En mai 2020, la France va s’investir en masse dans la digitalisation de la santé avec l’ouverture du Health Data Hub. Cette plateforme va réunir l’ensemble des bases de données déjà existantes pour les mettre à portée des chercheurs. Elle servira à faire avancer de nombreux projets de recherche.
Pour rattraper son retard au niveau mondial dans la digitalisation de la santé, la France a officiellement lancé, début décembre, le Health Data Hub, une plateforme destinée à mettre à la disposition des chercheurs et des entreprises des données de santé de plusieurs millions de personnes. « On parle ici d’une base de données de vie réelle. Objectif : améliorer l’accès à ces données pour que des projets de recherche puissent tester leurs traitements ou d’autres solutions », a expliqué Rémy Choquet, directeur du centre de données médicales chez Roche Pharma.
Un audit de sécurité mené sur l’ensemble du hub avec l’Anssi
Le Health Data Hub sera disponible en mai 2020. Il prendra la succession du système national des données de santé (SNDS) qui ne regroupait qu’une partie des données récoltées. De plus, cette plateforme hébergera les données des passages aux urgences depuis 10 ans et des données fournies par la société française de cardiologie ou encore les informations des 1,5 million de patients versés par l’Institut national sur le cancer.
Protégé par la CNIL, le Health Data Hub se destine aux équipes de recherche ayant développé une application à base d’intelligence artificielle pour les professionnels de santé ou les patients. Ainsi, il aidera à la prévention ou la thérapie en se servant de l’analyse de données.
Pour rassurer tout le monde, le gouvernement a réalisé, avec l’appui de l’agence nationale de sécurité des systèmes d’information (Anssi) un audit de sécurité sur l’ensemble du hub.
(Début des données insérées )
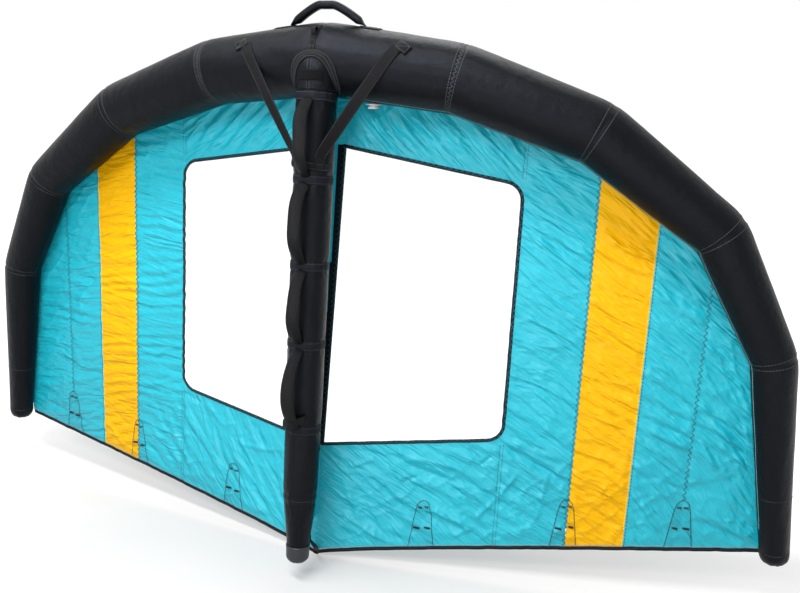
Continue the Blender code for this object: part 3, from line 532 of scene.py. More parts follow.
def make_sleeve():
    """The ten sewn lengths of the leading edge, their seams, and the rounded tips."""
    around = AROUND
    turn = np.linspace(0, 2 * np.pi, 180)
    for side, sign in SIDES:
        for k in range(5):
            end = kink_u[k + 1] - (0.01 if k == 4 else 0.0)
            count = int((end - kink_u[k]) / SLEEVE_STEP) + 2
            u = sign * np.maximum(kink_u[k] + (end - kink_u[k]) * np.linspace(0, 1, count), 1e-7)[:, None]
            grid_piece("sleeve_%d_%s" % (k + 1, side), edge_point(u, around)[0],
                       flat_map(u + k * 3.1, around * EDGE_MAP), "sleeve_cloth", ring=True, flip=sign < 0,
                       replaces="edge_panel_%d_%s" % (k + 1, side), fill=1.0)
        u = sign * np.linspace(0.09, EDGE_LENGTH - 0.09, 400)
        pale.row(*edge_point(u, PIPING[side], 0.0006), 0.01, 0.0022, 0.0008, 0.93)
        for k in range(1, 5):
            for off in (-0.01, 0.01):
                grey.row(*edge_point(sign * (kink_u[k] + off), turn, 0.0002), 0.0085, 0.002, 0.001)
        grey.zigzag(*edge_point(sign * kink_u[1], turn, 0.0002), 0.007, 0.005, 0.0017, 0.001)
        for off in (-0.205, -0.012):
            grey.row(*edge_point(sign * (EDGE_LENGTH + off), turn, 0.0002), 0.007, 0.0014, 0.0009)
        make_tip(side, sign)


def make_tip(side, sign):
    """A gathered fabric end over the tip of the tube."""
    centre, (along, inward, behind) = edge_line(sign * EDGE_LENGTH), edge_frame(sign * (EDGE_LENGTH - 0.006))
    ripple = np.cos(AROUND * 11 + 1.3 * np.sin(AROUND * 3)) * 0.6 + 0.4 * np.cos(AROUND * 7 + 1)

    def row(k, place):
        out, share = place
        r = EDGE_RADII[5] * share * (1 - smooth(k / 7) * 0.055 * (0.5 + 0.5 * ripple))
        r = r + 0.0008 * noise(AROUND * 3, out * 80, 5)
        push = 0.0022 * smooth(k / 6) * ripple * share
        points = centre + along * sign * (out + push)[:, None] + r[:, None] * turned(AROUND, inward, behind)
        return points, flat_map(out, AROUND * 0.045)

    profile = ((-0.012, 1.012), (-0.006, 1.02), (0.004, 1.015), (0.012, 0.985), (0.019, 0.93), (0.025, 0.84),
               (0.03, 0.7), (0.033, 0.52), (0.0345, 0.34), (0.0335, 0.2), (0.031, 0.1))
    grid_piece("tip_end_" + side, *swept(enumerate(profile), row), "sleeve_cloth", ring=True, flip=sign < 0,
               caps=True, replaces="tip_cap_" + side)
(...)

La structure a soumis la plateforme à « neuf scénarios de cyberattaque », et le bilan se revela « globalement positif ».
Microsoft Azure, « le seul capable de répondre à nos demandes »
Cependant, celà n’a pas suffi à convaincre. Des associations se plaignent que le gouvernement ait choisi l’Américain Microsoft Azure comme prestataire d’hébergement du Health Data Hub. Elles s’alarment notamment des risques de mainmises américaines sur les données françaises, mais aussi d’un phénomène qui s’apparenterait à une « privatisation de la santé ». La directrice du hub Stéphanie Combes à TICsanté a expliqué que la sélection du cloud Azure de Microsoft n’est « pas idéale » mais qu’elle correspond à un « choix d’opportunité » afin « d’aller vite » dans la mise en place de la plateforme.
« Nous avons rencontré tous les acteurs de l’écosystème. Nous avons commencé par les acteurs français : Thalès, OVH, Atos… Aucun n’était en mesure de faire ce que nous demandions. Puis nous avons rencontré Google, Amazon web services (AWS) et Microsoft » et ce dernier était « le seul capable de répondre à nos demandes. On a préféré aller vite pour ne pas prendre de retard et pénaliser la France par rapport aux autres pays, a encore justifié Stéphanie Combes.
Me Pierre Desmarais, lui, a indiqué que la loi américaine peut contraindre des entreprises informatiques nationales à lui à fournir des informations, mais que l’injonction doit concerner un crime ou un acte terrorisme. Donc a priori les données de santé ne sont pas concernées.
Quelques griefs soulevés
Une autre critique concerne la mise à disposition de données à destination d’acteurs privés. Demandera-t-on aux patients leur autorisation pour les diffuser ? Auront-ils un droit de rectification ou de retrait sur la base ? », s’inquiète le collectif La Quadrature du Net.
Enfin, certaines s’inquiètent de la fragilité du système mis en place pour garantir l’anonymat des données. Pour eux, la « pseudonymisation » des données garantit par le ministère de la santé (Drees) ne signifie pas une anonymisation à proprement parler. Ce qui rend théoriquement possible de retrouver l’identité d’une personne en recoupant plusieurs données lui appartenant.
Les plaignants souhaitent donc que les associations de patients seront étroitement associées à la gestion de la base. En posant certains garde-fous, assurément, « nous inventerons la médecine de demain, ici en France. », comme l’espère Emmanuel Macron.